Yuliya Tymoshenko and, after he was allowed to flee Ukraine, former Prime Minister Pavlo Lazarenko were only accused of corruption charges after they went into political opposition to Kuchma. A Kyiv court ruled on 30 April that criminal charges against Tymoshenko and her husband, Oleksandr, who was arrested earlier in August 2000, were "groundless."
In reopening the case against Tymoshenko, Pyskun is continuing his predecessor's policy of only accusing of "corruption" individuals who are in opposition to the executive. As the newspaper "Zerkalo nedeli/Dzerkalo tyzhnya" noted in its 6-13 July edition, "People from the world of big money have become the major driving force behind Pyskun's success." Socialist Party leader Oleksandr Moroz accused Kuchma of being directly behind Pyskun's new move against Tymoshenko, which, according to Moroz, is an attempt to intimidate the opposition ahead of an announced protest action in September. Pyskun is further discrediting the Prosecutor-General's Office, Moroz believes, by refusing to investigate the oligarchs' involvement in corruption. But opening any cases against oligarchs would be impossible now that Medvedchuk is head of the presidential administration.
As for the Gongadze case, President Kuchma said in a BBC Television documentary aired in April, "Killing the Story," that he is interested above all in resolving the murder.
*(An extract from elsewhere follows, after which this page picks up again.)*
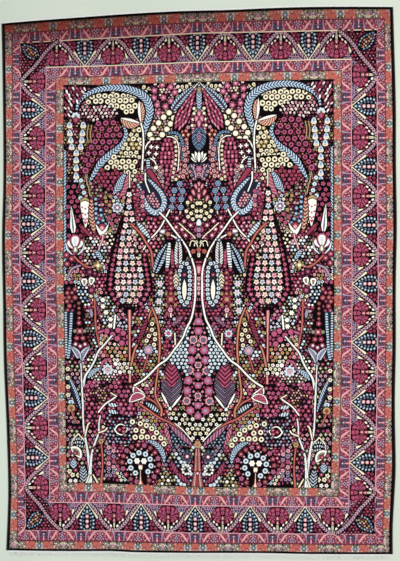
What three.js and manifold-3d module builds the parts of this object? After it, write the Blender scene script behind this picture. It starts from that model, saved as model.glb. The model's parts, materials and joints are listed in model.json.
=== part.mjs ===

The most contentious issue will be whether Pyskun utilizes the tapes made illicitly by security guard Mykola Melnychenko in Kuchma's office, the FBI expert reports on the tapes, and the testimony Melnychenko has offered to give in the United States in the investigation. Pyskun has created a new investigative group on Gongadze and has hinted at undertaking a fifth autopsy on the headless corpse found in November 2000.
Why is Pyskun in such a hurry to deal with this case, which is not the only example of political repression or intimidation of journalists? And why is Pyskun in such a hurry to establish his credentials as an "anticorruption" fighter? Two factors may have a bearing on this urgency.
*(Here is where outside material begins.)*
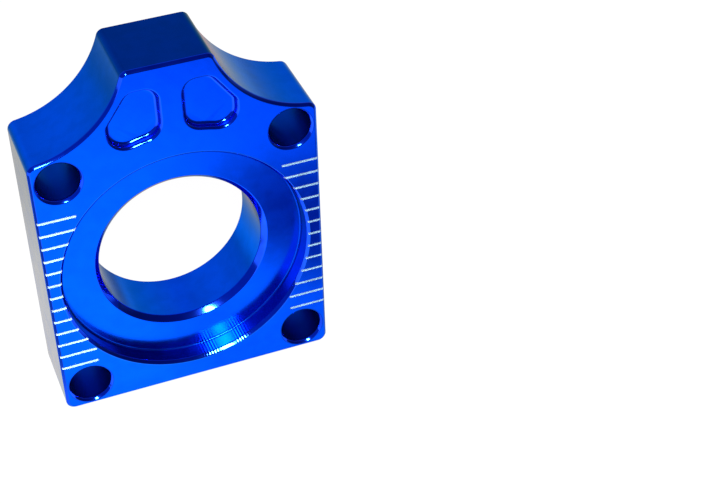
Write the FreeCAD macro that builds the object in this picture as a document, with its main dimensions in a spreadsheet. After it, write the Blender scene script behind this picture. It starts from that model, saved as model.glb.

The first is the presidential elections due in October 2004. The Gongadze scandal is one of the main reasons why Kuchma is so discredited domestically. The "Kuchmagate" affair that erupted after November 2000 led to the creation of Ukraine's largest protest movements and the defeat of the pro-Kuchma For a United Ukraine (ZYU) in the March elections. Any candidate proposed by Kuchma to replace him as his chosen successor would stand little chance of being elected, unless Kuchma succeeds in salvaging his image.
Ukraine's political spectrum is now evenly divided into two camps. Four ideologically driven opposition groups on the left and right (Socialists, Yuliya Tymoshenko Bloc, Viktor Yushchenko's Our Ukraine Bloc, and the Communists) are pitted against an ideologically amorphous, pro-Kuchma, oligarchic center that has grown out of ZYU and the SDPU-o. The latter is working with Kuchma to ensure stage-managed presidential elections that would lead to a victory by Kuchma's hand-picked successor and his immunity from prosecution. The former seeks to push for early elections, and most want Kuchma impeached. Each side has 218 deputies in parliament, a factor that may make it difficult for Pyskun to obtain the required 226 votes to remove Tymoshenko's immunity unless the Communists switch sides and back the move.
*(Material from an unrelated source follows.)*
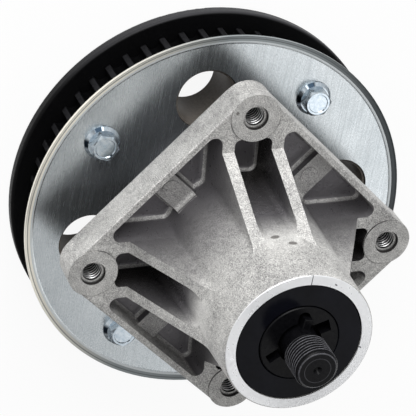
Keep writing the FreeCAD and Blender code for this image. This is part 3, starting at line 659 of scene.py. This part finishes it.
# The shaft's mesh with its stud core drawn in to the thread's root and its loose triangles merged
source = parts["spindle_shaft"].data
points = np.empty(len(source.vertices) * 3)
source.vertices.foreach_get("co", points)
points = points.reshape(-1, 3)
corners = np.empty(len(source.loops), np.int32)
source.loops.foreach_get("vertex_index", corners)
reach = np.hypot(points[:, 0], points[:, 1])
studCore = (points[:, 2] > (stud["start"] - 0.01) * mm) & (reach > stud["core"] * mm)
points[studCore, :2] *= (stud["core"] * mm / reach[studCore])[:, None]
points, merged = np.unique(points.round(7), axis=0, return_inverse=True)
faces = merged.reshape(-1)[corners].reshape(-1, 3)
faces = faces[(faces != np.roll(faces, 1, axis=1)).all(axis=1)]
data = bpy.data.meshes.new("threadedShaft")
data.from_pydata(points.tolist(), [], faces.tolist())
data.update()
data.materials.append(materials["blackened_steel"])
data.polygons.foreach_set("use_smooth", np.full(len(faces), True))
data.set_sharp_from_angle(angle=math.radians(30))
shaft = bpy.data.objects.new("threadedShaft", data)
bpy.context.scene.collection.objects.link(shaft)
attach(shaft, "rotor")
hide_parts("spindle_shaft")

# Thread turns in the four deck holes, 5/16 in with 18 turns to the inch: they stand in from the wall
hole = {
    "wall": 3.85,
    "minor": 3.34,
    "major": 3.72,
    "top": -1.7,
    "bottom": -12.4,
    "pitch": 25.4 / 18,
    "crest": 0.1,
    "root": 0.64,
    "fadeLength": 0.7,
    "rows": 112,
    "columns": 48,
}
angle = np.linspace(0, 2 * math.pi, hole["columns"], endpoint=False)[None, :]
level = np.linspace(hole["bottom"], hole["top"], hole["rows"])[:, None]
depth = threadRise(level / hole["pitch"] - angle / (2 * math.pi), hole["crest"], hole["root"])
lead = np.clip((hole["top"] - level) / hole["fadeLength"], 0, 1)
radiusGrid = hole["major"] - (hole["major"] - hole["minor"]) * depth * lead
rings = []
for sx in (-deckHoleOffset, deckHoleOffset):
    for sy in (-deckHoleOffset, deckHoleOffset):
        inner = ringGrid(radiusGrid, angle, level, (sx, sy))
        wall = ringGrid(hole["wall"], angle, level[[-1, 0]], (sx, sy))
        rings.append(np.concatenate([inner, wall])[::-1] * mm)
ringMesh("deckHoleThreads", rings, materials["tapped_aluminium"], "housing")
print("stage: threads")

# Floor, white where the camera or a reflection sees it, with the object's soft shadow kept. The gap of
# 0.05 mm keeps it out of the plane of the part's lowest face
studioFloor = {"size": 4.0, "gap": 0.00005, "colour": "#f2f2f2", "roughness": 0.9, "white": 0.92}
size = studioFloor["size"]
level = boxBefore[0].z - studioFloor["gap"]
corners = [(-size, -size, level), (size, -size, level), (size, size, level), (-size, size, level)]
data = bpy.data.meshes.new("studioFloor")
data.from_pydata(corners, [], [(0, 1, 2, 3)])
material = bpy.data.materials.new("paleFloor")
material.use_nodes = True
tree = material.node_tree
shader = tree.nodes["Principled BSDF"]
shader.inputs["Base Color"].default_value = linear(studioFloor["colour"])
shader.inputs["Roughness"].default_value = studioFloor["roughness"]
lightPath = tree.nodes.new("ShaderNodeLightPath").outputs
seen = {0: lightPath["Is Camera Ray"], 1: lightPath["Is Glossy Ray"]}
seen = addNode(tree, mathKind, seen, operation="MAXIMUM")
seen = addNode(tree, mathKind, {0: seen, 1: lightPath["Is Transmission Ray"]}, operation="MAXIMUM")
amount = addNode(tree, mathKind, {0: seen, 1: studioFloor["white"]}, operation="MULTIPLY")
glow = addNode(tree, "ShaderNodeEmission", {"Color": (1, 1, 1, 1), "Strength": 1.0})
mixShader = tree.nodes.new("ShaderNodeMixShader")
tree.links.new(amount, mixShader.inputs[0])
tree.links.new(shader.outputs[0], mixShader.inputs[1])
tree.links.new(glow, mixShader.inputs[2])
tree.links.new(mixShader.outputs[0], tree.nodes["Material Output"].inputs["Surface"])
data.materials.append(material)
floor = bpy.data.objects.new("studioFloor", data)
bpy.context.scene.collection.objects.link(floor)

# World: dark towards +X, paler towards -X and +Y, with a soft patch that the flat metal mirrors
softStudio = {
    "paleSide": (-0.78, 0.5, 0.15),
    "lean": (-0.85, 0.85),
    "tone": (0.08, 0.95),
    "patchAim": (0.67, -0.03, 0.74),
    "patchEdge": (0.962, 0.993),  # cosines of the angle from the aim, from nothing to full
    "patchPower": 1.2,
}
world = bpy.data.worlds.new("softStudio")
bpy.context.scene.world = world
world.use_nodes = True
tree = world.node_tree
direction = tree.nodes.new("ShaderNodeTexCoord").outputs["Generated"]
lean = {0: direction, 1: softStudio["paleSide"]}
lean = addNode(tree, vectorKind, lean, output=1, operation="DOT_PRODUCT")
start, full = softStudio["lean"]
dark, pale = softStudio["tone"]
base = addNode(tree, rangeKind, {0: lean, 1: start, 2: full, 3: dark, 4: pale})
aim = tuple(Vector(softStudio["patchAim"]).normalized())
near = addNode(tree, vectorKind, {0: direction, 1: aim}, output=1, operation="DOT_PRODUCT")
start, full = softStudio["patchEdge"]
patch = {0: near, 1: start, 2: full, 3: 0.0, 4: softStudio["patchPower"]}
patch = addNode(tree, rangeKind, patch, interpolation_type="SMOOTHSTEP")
total = addNode(tree, mathKind, {0: base, 1: patch}, operation="ADD")
background = tree.nodes["Background"]
background.inputs["Color"].default_value = (1.0, 1.0, 1.0, 1.0)
tree.links.new(total, background.inputs["Strength"])

# One large soft lamp, beyond the top of the picture and aimed at the part's origin
keyLamp = {"place": (-0.95, 0.68, 0.54), "target": (0, 0, 0), "size": 1.0, "power": 14.5}
lamp = bpy.data.lights.new("keyLamp", "AREA")
lamp.shape = "DISK"
lamp.size = keyLamp["size"]
lamp.energy = keyLamp["power"]
holder = bpy.data.objects.new("keyLamp", lamp)
bpy.context.scene.collection.objects.link(holder)
away = (Vector(keyLamp["place"]) - Vector(keyLamp["target"])).normalized()
turn = away.to_track_quat("Z", "Y").to_matrix().to_4x4()
holder.matrix_world = Matrix.Translation(keyLamp["place"]) @ turn

# Camera fitted to the photograph: focal length in pixels, place, and right, up and backward directions
photoCamera = {
    "focalPixels": 1968.6,
    "picturePixels": 416,
    "sensor": 36.0,
    "clip": (0.02, 50.0),
    "place": (-0.43917, 0.09670, 0.60138),
    "right": (0.619185, 0.719743, 0.313976),
    "up": (-0.550361, 0.682973, -0.480260),
    "back": (-0.560101, 0.124570, 0.819005),
}
cameraData = bpy.data.cameras.new("photoCamera")
cameraData.sensor_width = photoCamera["sensor"]
cameraData.lens = photoCamera["focalPixels"] / photoCamera["picturePixels"] * photoCamera["sensor"]
cameraData.clip_start, cameraData.clip_end = photoCamera["clip"]
camera = bpy.data.objects.new("photoCamera", cameraData)
bpy.context.scene.collection.objects.link(camera)
turn = Matrix((photoCamera["right"], photoCamera["up"], photoCamera["back"])).transposed().to_4x4()
camera.matrix_world = Matrix.Translation(photoCamera["place"]) @ turn
bpy.context.scene.camera = camera
bpy.context.scene.view_settings.view_transform = "Standard"

print("stage: done")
Second, Pyskun was heavily involved in launching a trumped-up criminal case of "corruption" against Borys Feldman's Slovyanskyy bank and Tymoshenko (which is why her bloc voted against Pyskun's appointment). The executive tried every method to prevent the Yuliya Tymoshenko Bloc from entering parliament but failed. In a May poll conducted by the Ukrainian Center for Economic and Political Studies, Tymoshenko was seen by Ukrainians as the most radical of the four opposition groups. The poll found that her popularity had increased from 5.7 in December 2001 to 14.2 percent today, just 13 percentage points fewer than Yushchenko. She is ready to replace Yushchenko as opposition presidential candidate if he fails to rise to the challenge. Interviewed in "Moloda Ukrayina" on July 25, Tymoshenko warned that, "If we see that Mr. Yushchenko's team is not able to protect Ukraine, then we will strive to attain power independently. A potential candidate should prove his right to lay claim to this post through consistent and decisive actions and through responsibility before the people."
Pyskun's new case against Tymoshenko is Kuchma's response to Tymoshenko's prioritization of impeachment proceedings in the newly elected Verkhovna Rada, the creation of the Tymoshenko-backed Citizens Defense Committee Against Tyranny, and the threat felt by Kuchma from the uniting of four opposition groups for the first time. The opposition plans to launch mass protests calling for early presidential elections on 16 September, the second anniversary of Gongadze's abduction. During the "Kuchmagate" scandal of 2000-01, the Communists did not back the opposition, while Yushchenko was forced to be neutral as he was then prime minister and had not yet united Ukraine's national democrats into the Our Ukraine Bloc.
Pyskun's appointment to the position of prosecutor-general is not a sign of progress in the rule of law in Ukraine, as the executive has now combined two state institutions -- the State Tax Administration and the Prosecutor-General's Office -- into one office that is already being used to pursue political repression ahead of the presidential elections.